9TH CIRCUIT AFFIRMS MANGLONA’S RULING
‘Non-NMDs can vote on Art. 12’
The U.S. Court of Appeals for the Ninth Circuit affirmed yesterday the 2014 landmark decision of U.S. District Court for the NMI Chief Judge Ramona V. Manglona, who ruled that qualified voters who are not of Northern Marianas descent must have the opportunity to vote on Article 12 initiative and any other initiatives to amend Article 12.
In a 17-page opinion, the Ninth Circuit held that the voter restriction in Article 18, section 5(c) of the CNMI Constitution is race-based and violates the 15th Amendment.
The 15th Amendment establishes that “the right of citizens of the United States to vote shall not be denied or abridged by the United States or by any state on account of race, color, or previous condition of servitude.”
The Ninth Circuit noted that the voting restriction in Article 18, Section 5(c) would divide the CNMI citizenry between NMDs and non-NMDs when voting on amendments to a property restriction that affects everyone.
The Ninth Circuit determined that the 15th Amendment “aims to prevent precisely this sort of division in voting.”
Ninth Circuit Chief Judge Sidney R. Thomas penned the opinion. Circuit judges Consuelo M. Callahan and Mary H. Murguia concurred with Thomas.
The Ninth Circuit judges said that Article 12, Section 4 of the CNMI Constitution contains a race-based definition of NMD. By restricting voting on the basis of this definition, Article 18, Section 5(c) enacts a race-based restriction on voting, the judges said.
Article 18, Section 5(c) thus violates the 15th Amendment, they said.
The Ninth Circuit judges said Manglona was correct to enjoin its enforcement.
In a 51-page decision issued in May 2014, Manglona ruled that Northern Marianas descent, as defined in Section 4 of Article 12 of the CNMI Constitution, is a racial classification, and under federal law it may not serve as the basis for preventing otherwise qualified voters from voting on proposed amendments to Article 12.

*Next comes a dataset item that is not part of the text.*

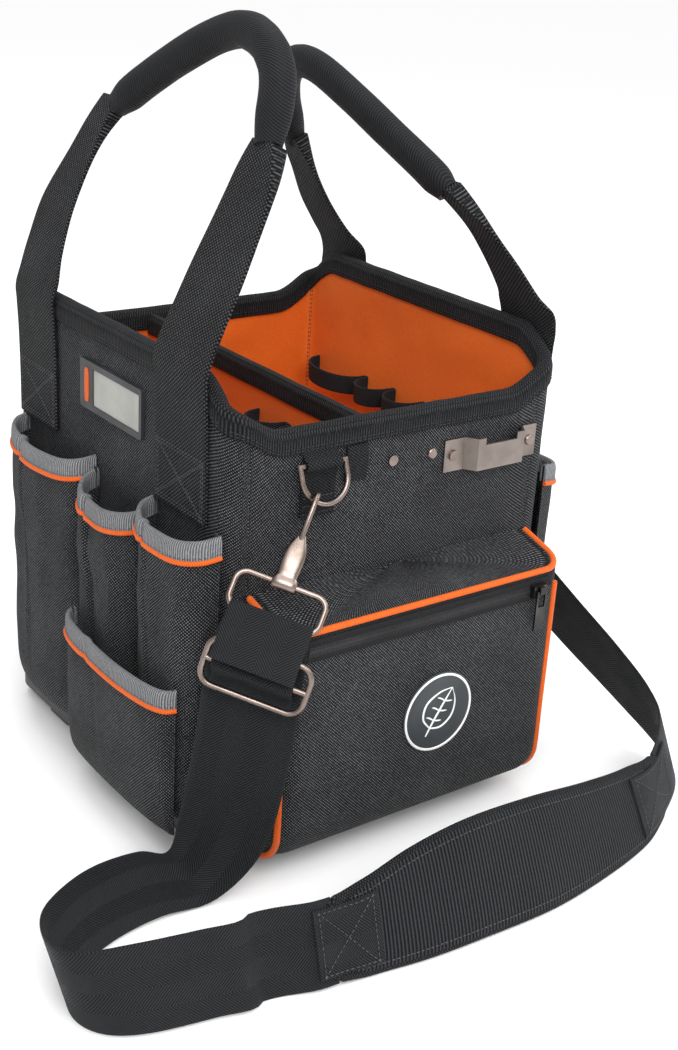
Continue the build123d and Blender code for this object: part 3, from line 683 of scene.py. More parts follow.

“Even if Northern Marianas descent were not a racial classification, it would be unconstitutional to deny non-NMDs the right to vote on Article 12 initiatives because the restriction is not narrowly tailored to achieve a compelling state purpose,” Manglona said.
Manglona issued the ruling in favor of John H. Davis Jr., a registered CNMI voter who, through counsel Jeanne H. Rayphand, sued the Commonwealth Election Commission, its chairperson and executive director, and then-governor Eloy S. Inos in his desire to vote on any initiative to amend Article 12.
Article 12 restricts the acquisition of permanent and long-term interests in real property to persons of NMD.
Article 18 Section 5(c) prohibits qualified voters who are not NMDs from voting on Article 12 initiatives.
CEC and co-defendants, through the Office of the Attorney General, appealed Manglona’s ruling to the Ninth Circuit.
During the pendency of the appeal, the CNMI government sought to enjoin counting of ballots cast in the November 2014 special election. The Ninth Circuit denied the request pending presentation of the motion to the district court. Manglona did not grant the injunction.
The election was held on Nov. 4, 2014. With both NMDs and non-NMDs eligible to vote, a majority of CNMI voters ratified Legislative Initiative 18-1.
Legislative Initiative 18-1 amended the definition of NMD in Article 12, section 4 by altering the required amount of “Northern Marianas Chamorro or Northern Marianas Carolinian blood” to qualify as an NMD from “one quarter” to “some.” It also removed NMD status from adopted children who would not otherwise qualify as NMDs.
It established a court procedure for people with less than “one quarter Northern Marianas Chamorro or Northern Marianas Carolinian blood” to attain legal NMD status.
At the Ninth Circuit hearing, assistant attorney general Charles Edmond Brasington argued for CEC and co-defendants. Rayphand argued for Davis.